Venezuela is a country at a crossroads; Venezuela remains an important part of the world’s economy because of oil but lacks the economic stability to become a world power. Because of the large deposits of oil, Venezuela receives help that most other South American countries do not receive. Because Venezuela receives a large quantity of exports from the United States, a stable Venezuelan economy is good for U.S. suppliers. Venezuela must do a number of things in order to obtain foreign investment. First, it is necessary for political stability to be established. Many investors will not put money into a country they feel is unpredictable. President Chavez must regain control of the government and start to implement his objectives of political reform. Second, Venezuela must set up programs to prevent another banking crisis like the one that hurt the country in the 1990’s. These programs should also include controls to stop inflation and capital flight. Finally, Chavez needs to implement social welfare programs in order to boost the morale of the poor people. Chavez must show the other countries that he is interested in the overall welfare of Venezuela, not just the political side.

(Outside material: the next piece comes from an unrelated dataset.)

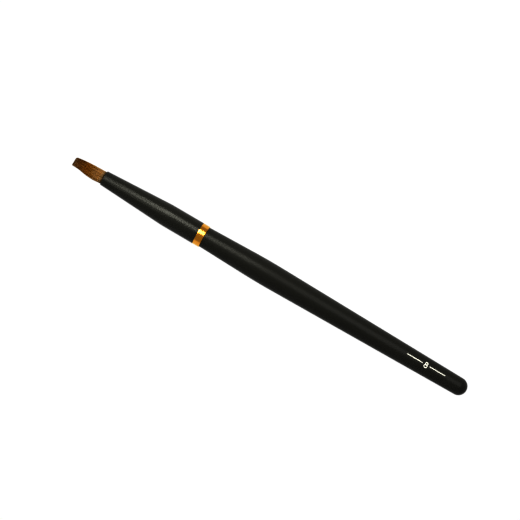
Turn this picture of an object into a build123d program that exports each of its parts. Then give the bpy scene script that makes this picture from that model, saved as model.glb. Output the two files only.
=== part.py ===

The economy of Venezuela has to change, so the problems of the 1990’s do not resurface. By depending solely on oil revenues, Venezuela dug itself into a hole that Venezuelans are now trying desperately to get out of. The banking crisis and the following high levels of inflation have caused billions of dollars to leave the country at a time when investments were necessary to keep Venezuela afloat. The United States and the world banking system felt the problems that Venezuela experienced. Recent steps in the banking industry have Venezuelans hoping that former investors will regain confidence and once again start investing in Venezuela. This influx of foreign capital is necessary for Venezuela to rebuild its economy.